>> Begin Task material

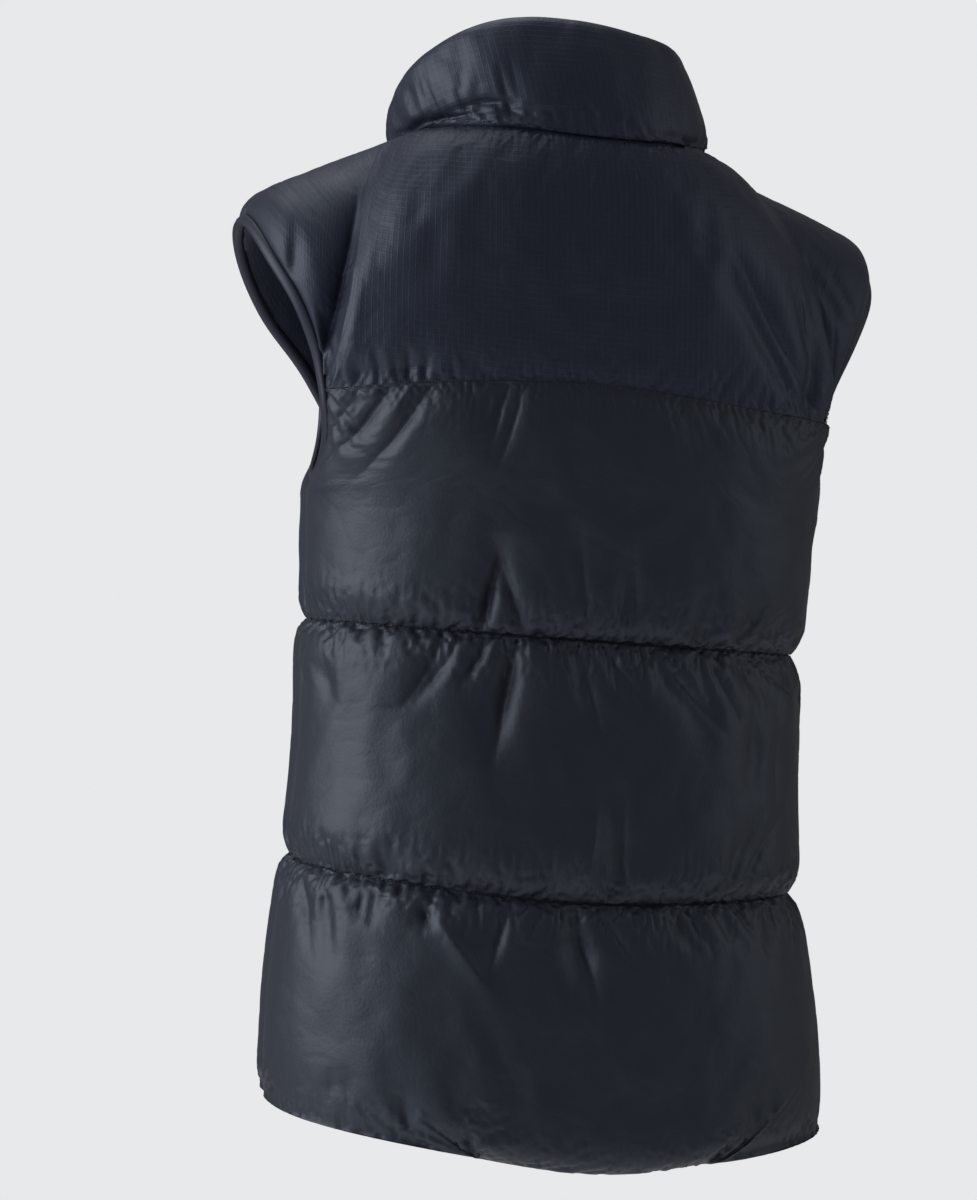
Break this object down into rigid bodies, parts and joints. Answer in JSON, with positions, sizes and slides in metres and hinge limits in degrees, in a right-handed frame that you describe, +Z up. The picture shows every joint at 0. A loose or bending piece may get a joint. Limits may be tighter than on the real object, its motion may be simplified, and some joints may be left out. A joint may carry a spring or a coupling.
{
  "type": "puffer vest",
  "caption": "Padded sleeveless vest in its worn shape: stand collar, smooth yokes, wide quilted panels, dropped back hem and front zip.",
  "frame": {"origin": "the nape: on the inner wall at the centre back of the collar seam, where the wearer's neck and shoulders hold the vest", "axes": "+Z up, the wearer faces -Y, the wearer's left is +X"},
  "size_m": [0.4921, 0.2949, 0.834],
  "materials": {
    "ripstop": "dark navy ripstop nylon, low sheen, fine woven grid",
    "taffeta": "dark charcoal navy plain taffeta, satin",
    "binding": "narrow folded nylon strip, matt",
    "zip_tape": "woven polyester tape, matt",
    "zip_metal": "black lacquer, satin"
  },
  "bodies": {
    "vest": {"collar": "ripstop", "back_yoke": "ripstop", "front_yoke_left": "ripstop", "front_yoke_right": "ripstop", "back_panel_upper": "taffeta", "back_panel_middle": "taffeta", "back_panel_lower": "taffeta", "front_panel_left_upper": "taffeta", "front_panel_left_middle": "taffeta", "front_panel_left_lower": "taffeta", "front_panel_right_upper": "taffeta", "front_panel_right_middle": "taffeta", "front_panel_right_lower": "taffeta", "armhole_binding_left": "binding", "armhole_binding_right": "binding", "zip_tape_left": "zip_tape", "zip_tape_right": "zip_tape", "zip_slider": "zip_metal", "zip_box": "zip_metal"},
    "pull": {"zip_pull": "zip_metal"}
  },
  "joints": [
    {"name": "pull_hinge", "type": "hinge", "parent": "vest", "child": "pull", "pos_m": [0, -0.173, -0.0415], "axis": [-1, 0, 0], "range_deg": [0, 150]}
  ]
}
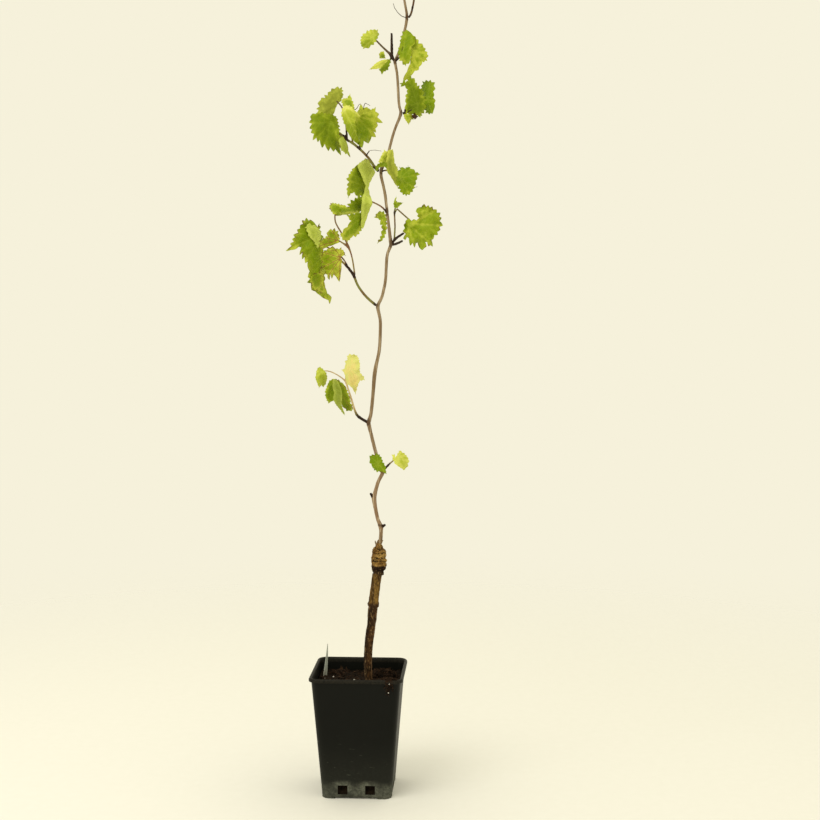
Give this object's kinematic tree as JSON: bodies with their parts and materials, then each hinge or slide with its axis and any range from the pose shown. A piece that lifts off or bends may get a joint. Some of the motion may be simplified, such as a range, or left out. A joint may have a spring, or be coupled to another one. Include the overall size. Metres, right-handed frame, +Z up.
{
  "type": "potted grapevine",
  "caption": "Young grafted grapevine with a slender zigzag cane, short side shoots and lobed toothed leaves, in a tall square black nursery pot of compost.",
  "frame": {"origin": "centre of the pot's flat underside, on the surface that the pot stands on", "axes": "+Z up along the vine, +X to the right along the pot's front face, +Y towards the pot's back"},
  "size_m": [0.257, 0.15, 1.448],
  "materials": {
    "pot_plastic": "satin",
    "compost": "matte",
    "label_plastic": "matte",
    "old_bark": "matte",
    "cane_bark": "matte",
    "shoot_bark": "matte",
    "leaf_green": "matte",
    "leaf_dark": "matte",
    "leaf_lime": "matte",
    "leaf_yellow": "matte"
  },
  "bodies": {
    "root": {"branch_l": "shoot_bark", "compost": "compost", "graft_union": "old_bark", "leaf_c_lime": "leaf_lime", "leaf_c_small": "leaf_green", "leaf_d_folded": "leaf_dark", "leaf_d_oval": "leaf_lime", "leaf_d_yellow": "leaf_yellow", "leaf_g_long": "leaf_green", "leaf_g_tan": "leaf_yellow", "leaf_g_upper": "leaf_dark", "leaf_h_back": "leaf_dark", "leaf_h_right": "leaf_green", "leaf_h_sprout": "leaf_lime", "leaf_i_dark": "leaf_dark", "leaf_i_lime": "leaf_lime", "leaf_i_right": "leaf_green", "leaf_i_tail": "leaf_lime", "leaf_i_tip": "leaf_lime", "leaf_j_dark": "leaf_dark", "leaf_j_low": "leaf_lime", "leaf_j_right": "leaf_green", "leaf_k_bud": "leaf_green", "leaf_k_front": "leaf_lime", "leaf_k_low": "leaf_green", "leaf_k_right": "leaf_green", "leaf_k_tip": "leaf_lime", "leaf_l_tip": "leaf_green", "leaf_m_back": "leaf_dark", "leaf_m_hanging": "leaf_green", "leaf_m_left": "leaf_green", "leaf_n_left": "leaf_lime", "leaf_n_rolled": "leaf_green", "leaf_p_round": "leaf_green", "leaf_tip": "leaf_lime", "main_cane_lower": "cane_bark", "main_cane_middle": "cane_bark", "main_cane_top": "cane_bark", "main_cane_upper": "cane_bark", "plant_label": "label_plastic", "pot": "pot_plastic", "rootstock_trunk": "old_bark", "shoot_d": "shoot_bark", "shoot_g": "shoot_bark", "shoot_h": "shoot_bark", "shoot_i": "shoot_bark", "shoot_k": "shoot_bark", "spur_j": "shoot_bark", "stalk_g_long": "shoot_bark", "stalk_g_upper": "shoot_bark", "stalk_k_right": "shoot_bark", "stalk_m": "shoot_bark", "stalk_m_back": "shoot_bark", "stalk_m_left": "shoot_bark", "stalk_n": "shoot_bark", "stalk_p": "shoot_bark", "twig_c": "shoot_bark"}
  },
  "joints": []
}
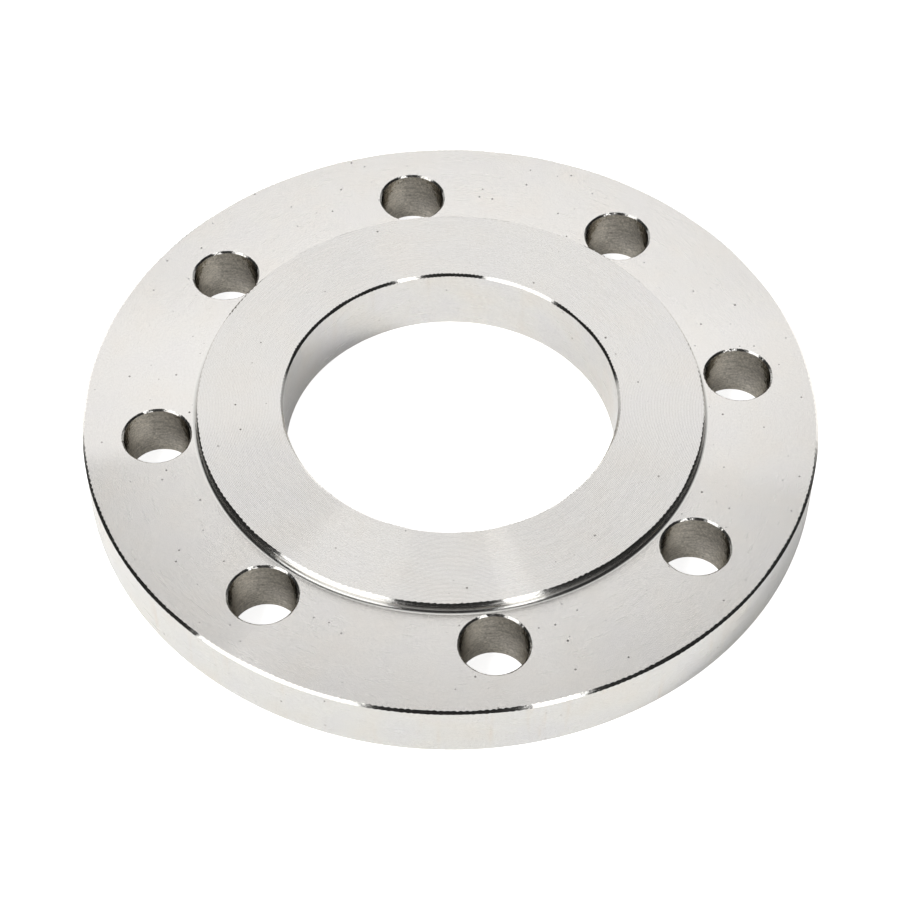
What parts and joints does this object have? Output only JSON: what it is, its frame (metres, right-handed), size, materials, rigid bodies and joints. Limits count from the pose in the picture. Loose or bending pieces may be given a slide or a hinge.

>> End Task material

• _Problem to work on_:
Find every line above that contains the word "bending", and return each one.

• _Final result_:
Break this object down into rigid bodies, parts and joints. Answer in JSON, with positions, sizes and slides in metres and hinge limits in degrees, in a right-handed frame that you describe, +Z up. The picture shows every joint at 0. A loose or bending piece may get a joint. Limits may be tighter than on the real object, its motion may be simplified, and some joints may be left out. A joint may carry a spring or a coupling.
What parts and joints does this object have? Output only JSON: what it is, its frame (metres, right-handed), size, materials, rigid bodies and joints. Limits count from the pose in the picture. Loose or bending pieces may be given a slide or a hinge.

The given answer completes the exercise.